# AIM
Everything from the line containing "Reconstruct the object" through the line containing "from math import cos, radians, sin, sqrt" must be quoted exactly; everything else is left out.

Dataset records:
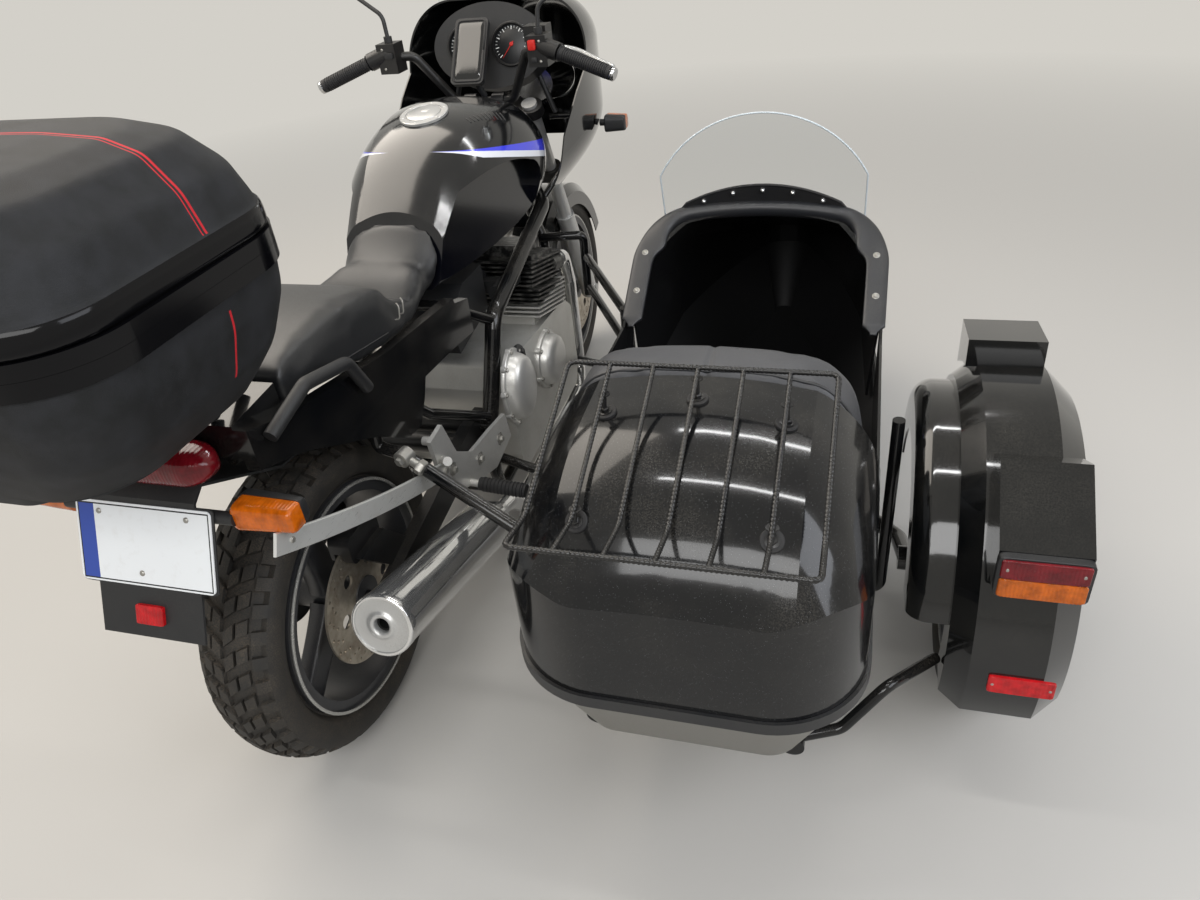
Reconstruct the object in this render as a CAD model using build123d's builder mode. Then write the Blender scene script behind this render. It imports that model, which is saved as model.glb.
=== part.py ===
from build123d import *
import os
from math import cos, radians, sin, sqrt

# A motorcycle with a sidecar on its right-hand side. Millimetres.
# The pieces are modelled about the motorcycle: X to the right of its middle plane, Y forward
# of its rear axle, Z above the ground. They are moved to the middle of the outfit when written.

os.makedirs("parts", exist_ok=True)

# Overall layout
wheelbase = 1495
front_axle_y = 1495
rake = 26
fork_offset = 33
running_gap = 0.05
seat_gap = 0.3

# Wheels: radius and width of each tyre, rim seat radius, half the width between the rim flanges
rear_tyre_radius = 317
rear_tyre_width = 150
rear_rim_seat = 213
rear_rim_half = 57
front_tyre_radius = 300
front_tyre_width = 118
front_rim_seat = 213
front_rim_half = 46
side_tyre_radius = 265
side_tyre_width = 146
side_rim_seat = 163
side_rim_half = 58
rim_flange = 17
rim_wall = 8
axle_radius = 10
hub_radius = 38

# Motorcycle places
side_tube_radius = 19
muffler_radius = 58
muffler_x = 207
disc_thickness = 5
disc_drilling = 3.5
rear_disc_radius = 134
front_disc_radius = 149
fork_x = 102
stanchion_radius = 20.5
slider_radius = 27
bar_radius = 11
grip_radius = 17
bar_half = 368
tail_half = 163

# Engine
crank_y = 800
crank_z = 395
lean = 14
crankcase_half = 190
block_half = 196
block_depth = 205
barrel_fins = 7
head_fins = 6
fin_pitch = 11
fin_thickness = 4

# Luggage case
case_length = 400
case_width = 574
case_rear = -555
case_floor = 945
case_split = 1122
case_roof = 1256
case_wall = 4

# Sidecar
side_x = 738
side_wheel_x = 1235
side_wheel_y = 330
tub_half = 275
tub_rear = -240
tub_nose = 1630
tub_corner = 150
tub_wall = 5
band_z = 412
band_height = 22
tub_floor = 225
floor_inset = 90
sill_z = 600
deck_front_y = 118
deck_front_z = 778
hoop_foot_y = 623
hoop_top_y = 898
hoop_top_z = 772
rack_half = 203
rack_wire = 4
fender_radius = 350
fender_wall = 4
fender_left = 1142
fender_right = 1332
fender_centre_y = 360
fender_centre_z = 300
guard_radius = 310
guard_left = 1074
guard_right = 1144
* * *
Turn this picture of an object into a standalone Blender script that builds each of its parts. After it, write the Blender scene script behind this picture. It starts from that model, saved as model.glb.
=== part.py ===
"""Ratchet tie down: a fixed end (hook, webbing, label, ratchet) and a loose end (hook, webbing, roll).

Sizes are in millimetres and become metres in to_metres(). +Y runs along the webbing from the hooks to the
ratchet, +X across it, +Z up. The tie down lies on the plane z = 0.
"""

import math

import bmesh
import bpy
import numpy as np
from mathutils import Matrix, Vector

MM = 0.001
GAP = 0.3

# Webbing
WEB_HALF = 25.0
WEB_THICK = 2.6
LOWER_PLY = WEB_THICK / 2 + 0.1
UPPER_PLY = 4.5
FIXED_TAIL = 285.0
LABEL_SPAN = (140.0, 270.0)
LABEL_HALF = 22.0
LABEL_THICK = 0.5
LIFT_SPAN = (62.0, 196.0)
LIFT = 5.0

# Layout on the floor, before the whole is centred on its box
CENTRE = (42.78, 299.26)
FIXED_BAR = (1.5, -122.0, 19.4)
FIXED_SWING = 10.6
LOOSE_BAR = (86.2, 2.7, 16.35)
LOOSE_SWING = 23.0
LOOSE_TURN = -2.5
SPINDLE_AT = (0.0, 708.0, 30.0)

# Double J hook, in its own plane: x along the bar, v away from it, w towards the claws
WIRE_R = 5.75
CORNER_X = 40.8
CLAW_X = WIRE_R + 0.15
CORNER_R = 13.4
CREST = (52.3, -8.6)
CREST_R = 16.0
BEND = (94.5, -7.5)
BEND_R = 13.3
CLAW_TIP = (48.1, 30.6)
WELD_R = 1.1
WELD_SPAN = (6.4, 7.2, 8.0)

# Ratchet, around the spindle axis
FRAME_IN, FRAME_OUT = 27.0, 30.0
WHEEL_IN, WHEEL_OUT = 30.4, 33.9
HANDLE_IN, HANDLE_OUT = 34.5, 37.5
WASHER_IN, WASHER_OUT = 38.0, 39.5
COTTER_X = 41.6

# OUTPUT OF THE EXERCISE
Reconstruct the object in this render as a CAD model using build123d's builder mode. Then write the Blender scene script behind this render. It imports that model, which is saved as model.glb.
=== part.py ===
from build123d import *
import os
from math import cos, radians, sin, sqrt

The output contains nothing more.